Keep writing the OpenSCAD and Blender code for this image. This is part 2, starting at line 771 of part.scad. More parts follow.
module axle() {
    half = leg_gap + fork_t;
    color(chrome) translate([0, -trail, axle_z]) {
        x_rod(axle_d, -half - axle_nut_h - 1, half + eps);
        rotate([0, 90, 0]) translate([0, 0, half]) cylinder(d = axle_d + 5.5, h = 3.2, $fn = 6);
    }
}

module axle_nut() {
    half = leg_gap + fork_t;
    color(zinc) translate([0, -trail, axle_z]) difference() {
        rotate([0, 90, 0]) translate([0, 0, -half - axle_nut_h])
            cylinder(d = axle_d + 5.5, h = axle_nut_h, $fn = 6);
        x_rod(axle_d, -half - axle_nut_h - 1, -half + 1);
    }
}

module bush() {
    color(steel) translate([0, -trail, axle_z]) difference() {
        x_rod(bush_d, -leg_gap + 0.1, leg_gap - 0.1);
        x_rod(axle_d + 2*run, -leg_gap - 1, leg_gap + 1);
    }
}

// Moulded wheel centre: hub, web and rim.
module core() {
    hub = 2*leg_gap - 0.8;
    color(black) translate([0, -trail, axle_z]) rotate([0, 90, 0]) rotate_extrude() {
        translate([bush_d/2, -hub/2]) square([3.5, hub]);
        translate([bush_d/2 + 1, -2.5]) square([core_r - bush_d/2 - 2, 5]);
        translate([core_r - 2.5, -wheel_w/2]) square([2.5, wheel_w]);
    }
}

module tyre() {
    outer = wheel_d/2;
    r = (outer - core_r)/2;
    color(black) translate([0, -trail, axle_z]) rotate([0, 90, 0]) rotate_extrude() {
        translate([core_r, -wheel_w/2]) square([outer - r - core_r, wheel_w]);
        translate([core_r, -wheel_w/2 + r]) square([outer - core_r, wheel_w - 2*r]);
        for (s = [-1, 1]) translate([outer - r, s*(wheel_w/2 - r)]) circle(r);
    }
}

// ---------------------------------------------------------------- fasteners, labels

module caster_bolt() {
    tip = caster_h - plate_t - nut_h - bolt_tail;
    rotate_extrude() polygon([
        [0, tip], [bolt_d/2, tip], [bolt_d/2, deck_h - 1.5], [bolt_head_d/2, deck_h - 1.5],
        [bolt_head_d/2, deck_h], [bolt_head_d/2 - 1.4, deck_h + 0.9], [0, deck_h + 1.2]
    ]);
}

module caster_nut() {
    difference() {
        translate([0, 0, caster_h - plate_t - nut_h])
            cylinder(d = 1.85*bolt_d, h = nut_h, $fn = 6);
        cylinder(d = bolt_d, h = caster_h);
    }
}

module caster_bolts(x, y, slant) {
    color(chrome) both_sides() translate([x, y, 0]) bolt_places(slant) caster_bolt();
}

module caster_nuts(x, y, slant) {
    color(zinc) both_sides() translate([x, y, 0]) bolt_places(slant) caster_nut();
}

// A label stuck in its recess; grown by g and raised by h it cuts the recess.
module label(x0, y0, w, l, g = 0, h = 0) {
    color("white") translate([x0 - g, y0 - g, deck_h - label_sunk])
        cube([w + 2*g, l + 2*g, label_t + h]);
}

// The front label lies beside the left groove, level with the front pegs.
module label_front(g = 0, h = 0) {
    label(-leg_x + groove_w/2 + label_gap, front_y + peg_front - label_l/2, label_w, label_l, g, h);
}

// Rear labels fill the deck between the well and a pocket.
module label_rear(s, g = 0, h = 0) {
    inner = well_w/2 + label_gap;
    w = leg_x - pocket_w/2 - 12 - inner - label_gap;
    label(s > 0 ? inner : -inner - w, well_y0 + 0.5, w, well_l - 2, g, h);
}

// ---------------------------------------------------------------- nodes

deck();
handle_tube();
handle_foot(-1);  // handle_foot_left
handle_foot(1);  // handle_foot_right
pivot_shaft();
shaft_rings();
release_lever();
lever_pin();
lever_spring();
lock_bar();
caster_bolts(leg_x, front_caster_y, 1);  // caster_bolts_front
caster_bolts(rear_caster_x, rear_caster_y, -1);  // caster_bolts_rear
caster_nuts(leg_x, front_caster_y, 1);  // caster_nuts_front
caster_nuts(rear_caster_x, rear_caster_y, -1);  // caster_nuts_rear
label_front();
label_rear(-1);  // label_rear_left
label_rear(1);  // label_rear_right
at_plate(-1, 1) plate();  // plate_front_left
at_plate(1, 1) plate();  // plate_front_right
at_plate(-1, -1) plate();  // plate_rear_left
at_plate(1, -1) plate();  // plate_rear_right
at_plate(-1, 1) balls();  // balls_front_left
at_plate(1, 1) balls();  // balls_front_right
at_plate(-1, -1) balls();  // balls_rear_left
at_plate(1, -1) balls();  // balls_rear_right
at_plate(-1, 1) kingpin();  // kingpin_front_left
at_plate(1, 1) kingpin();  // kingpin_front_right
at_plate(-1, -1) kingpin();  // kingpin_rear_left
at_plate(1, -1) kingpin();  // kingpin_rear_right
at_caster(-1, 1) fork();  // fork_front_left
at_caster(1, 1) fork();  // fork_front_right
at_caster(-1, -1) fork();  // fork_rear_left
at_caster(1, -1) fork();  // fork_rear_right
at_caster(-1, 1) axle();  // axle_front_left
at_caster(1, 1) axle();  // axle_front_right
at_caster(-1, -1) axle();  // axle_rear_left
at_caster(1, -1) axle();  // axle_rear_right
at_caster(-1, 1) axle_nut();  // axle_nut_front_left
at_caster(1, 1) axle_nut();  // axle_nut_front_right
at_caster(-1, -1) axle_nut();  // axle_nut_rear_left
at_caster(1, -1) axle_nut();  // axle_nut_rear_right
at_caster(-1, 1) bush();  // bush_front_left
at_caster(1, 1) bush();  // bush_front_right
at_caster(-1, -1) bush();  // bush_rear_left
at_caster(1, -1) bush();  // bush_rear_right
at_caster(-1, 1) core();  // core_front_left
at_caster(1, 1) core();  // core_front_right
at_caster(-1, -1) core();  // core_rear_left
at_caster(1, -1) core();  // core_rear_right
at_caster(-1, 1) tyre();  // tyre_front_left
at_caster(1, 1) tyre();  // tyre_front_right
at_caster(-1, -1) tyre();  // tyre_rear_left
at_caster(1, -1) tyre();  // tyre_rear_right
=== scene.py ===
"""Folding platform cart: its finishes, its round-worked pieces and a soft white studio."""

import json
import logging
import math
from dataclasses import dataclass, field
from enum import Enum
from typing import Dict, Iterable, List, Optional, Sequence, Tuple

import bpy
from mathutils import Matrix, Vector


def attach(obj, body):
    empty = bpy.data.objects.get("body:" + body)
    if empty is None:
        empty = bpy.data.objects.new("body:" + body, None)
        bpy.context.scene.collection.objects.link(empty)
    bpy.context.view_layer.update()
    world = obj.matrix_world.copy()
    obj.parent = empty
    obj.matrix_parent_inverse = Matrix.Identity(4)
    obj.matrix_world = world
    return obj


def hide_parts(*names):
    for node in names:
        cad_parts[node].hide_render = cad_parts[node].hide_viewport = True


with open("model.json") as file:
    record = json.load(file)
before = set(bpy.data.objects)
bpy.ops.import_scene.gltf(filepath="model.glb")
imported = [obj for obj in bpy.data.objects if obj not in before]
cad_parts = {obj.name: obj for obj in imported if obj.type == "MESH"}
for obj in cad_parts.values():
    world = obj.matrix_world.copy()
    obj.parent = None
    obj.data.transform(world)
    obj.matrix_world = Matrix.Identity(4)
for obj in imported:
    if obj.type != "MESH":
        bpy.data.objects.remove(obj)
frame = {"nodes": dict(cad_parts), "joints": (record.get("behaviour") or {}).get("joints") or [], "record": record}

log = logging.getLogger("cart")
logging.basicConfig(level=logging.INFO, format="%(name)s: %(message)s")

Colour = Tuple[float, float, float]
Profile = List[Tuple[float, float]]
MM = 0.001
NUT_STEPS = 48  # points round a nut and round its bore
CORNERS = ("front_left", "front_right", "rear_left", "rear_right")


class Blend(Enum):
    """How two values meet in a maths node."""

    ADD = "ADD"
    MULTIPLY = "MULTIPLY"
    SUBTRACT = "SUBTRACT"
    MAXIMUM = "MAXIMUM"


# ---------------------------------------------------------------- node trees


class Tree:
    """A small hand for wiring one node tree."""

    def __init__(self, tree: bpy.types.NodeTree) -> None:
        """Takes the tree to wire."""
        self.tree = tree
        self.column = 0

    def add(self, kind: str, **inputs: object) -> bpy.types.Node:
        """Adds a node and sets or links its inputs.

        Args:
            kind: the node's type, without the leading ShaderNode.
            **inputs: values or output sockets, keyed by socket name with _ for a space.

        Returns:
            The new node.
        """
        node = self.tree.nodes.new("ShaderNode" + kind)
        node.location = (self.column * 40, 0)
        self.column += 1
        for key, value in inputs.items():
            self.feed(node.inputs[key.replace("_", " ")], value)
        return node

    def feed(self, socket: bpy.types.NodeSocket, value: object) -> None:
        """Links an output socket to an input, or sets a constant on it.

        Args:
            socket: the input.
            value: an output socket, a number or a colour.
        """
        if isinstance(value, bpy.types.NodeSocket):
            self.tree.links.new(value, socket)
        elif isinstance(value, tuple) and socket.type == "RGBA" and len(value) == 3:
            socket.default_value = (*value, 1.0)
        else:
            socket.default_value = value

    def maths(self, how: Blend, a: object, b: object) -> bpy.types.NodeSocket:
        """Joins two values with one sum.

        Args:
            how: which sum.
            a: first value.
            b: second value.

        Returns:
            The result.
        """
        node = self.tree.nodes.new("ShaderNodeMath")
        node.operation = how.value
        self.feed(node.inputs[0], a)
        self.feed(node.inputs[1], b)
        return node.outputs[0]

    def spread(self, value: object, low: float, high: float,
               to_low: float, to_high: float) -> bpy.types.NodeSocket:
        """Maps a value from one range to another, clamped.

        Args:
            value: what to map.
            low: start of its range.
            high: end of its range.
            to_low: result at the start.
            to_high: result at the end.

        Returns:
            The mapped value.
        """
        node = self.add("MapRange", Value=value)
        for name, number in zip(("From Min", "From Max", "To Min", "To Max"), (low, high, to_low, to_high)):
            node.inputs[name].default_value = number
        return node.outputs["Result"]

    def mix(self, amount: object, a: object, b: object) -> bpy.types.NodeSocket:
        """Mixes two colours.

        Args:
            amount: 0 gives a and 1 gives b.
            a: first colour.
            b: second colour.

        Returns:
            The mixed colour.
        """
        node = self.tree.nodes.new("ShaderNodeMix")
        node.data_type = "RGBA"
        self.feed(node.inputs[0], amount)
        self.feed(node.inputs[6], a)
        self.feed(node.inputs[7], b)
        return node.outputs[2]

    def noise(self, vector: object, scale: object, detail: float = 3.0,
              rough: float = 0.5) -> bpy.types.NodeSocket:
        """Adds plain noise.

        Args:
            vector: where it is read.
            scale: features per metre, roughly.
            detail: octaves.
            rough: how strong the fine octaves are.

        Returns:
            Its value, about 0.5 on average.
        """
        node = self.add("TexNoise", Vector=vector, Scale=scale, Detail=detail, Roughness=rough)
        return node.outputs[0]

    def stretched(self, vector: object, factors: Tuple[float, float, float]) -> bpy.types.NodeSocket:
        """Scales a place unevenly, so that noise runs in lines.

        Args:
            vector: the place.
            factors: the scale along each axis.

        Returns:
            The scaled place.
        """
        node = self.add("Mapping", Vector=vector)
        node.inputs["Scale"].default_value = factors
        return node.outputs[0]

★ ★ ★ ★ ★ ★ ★

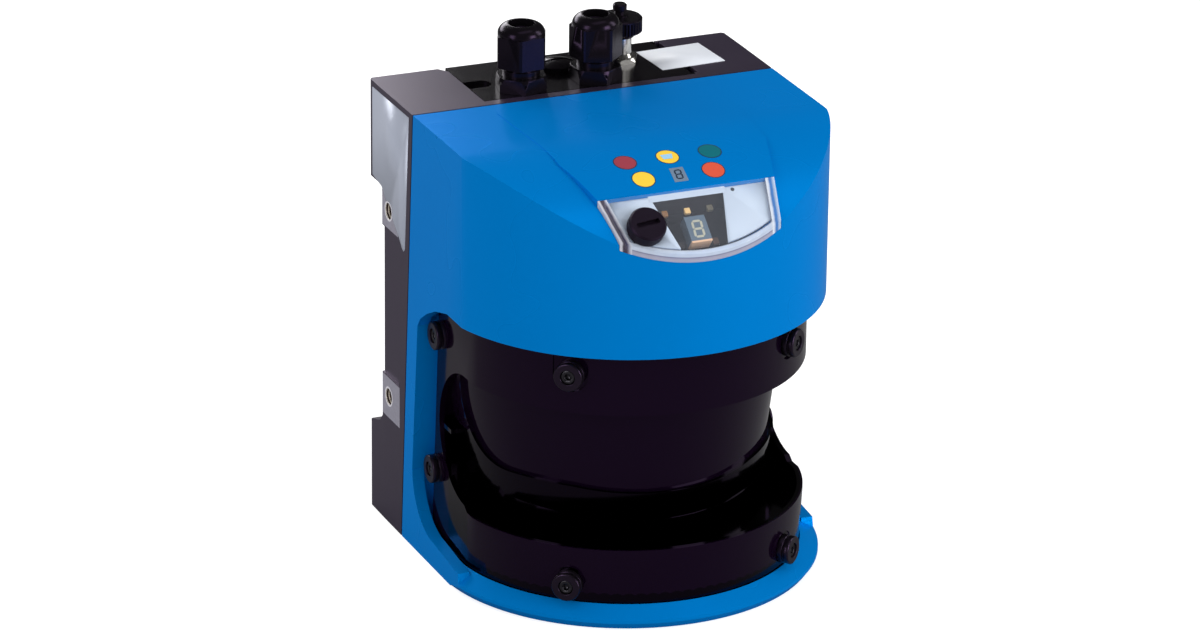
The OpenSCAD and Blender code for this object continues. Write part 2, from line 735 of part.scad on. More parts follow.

★ ★ ★ ★ ★ ★ ★

THE REQUEST: Start with the line that holds "at_caster(1, -1) core();" and finish with the line that holds "for node in". Transcribe each line in between exactly, and those two as well.

EXPECTED ANSWER:
at_caster(1, -1) core();  // core_rear_right
at_caster(-1, 1) tyre();  // tyre_front_left
at_caster(1, 1) tyre();  // tyre_front_right
at_caster(-1, -1) tyre();  // tyre_rear_left
at_caster(1, -1) tyre();  // tyre_rear_right
=== scene.py ===
"""Folding platform cart: its finishes, its round-worked pieces and a soft white studio."""

import json
import logging
import math
from dataclasses import dataclass, field
from enum import Enum
from typing import Dict, Iterable, List, Optional, Sequence, Tuple

import bpy
from mathutils import Matrix, Vector


def attach(obj, body):
    empty = bpy.data.objects.get("body:" + body)
    if empty is None:
        empty = bpy.data.objects.new("body:" + body, None)
        bpy.context.scene.collection.objects.link(empty)
    bpy.context.view_layer.update()
    world = obj.matrix_world.copy()
    obj.parent = empty
    obj.matrix_parent_inverse = Matrix.Identity(4)
    obj.matrix_world = world
    return obj


def hide_parts(*names):
    for node in names:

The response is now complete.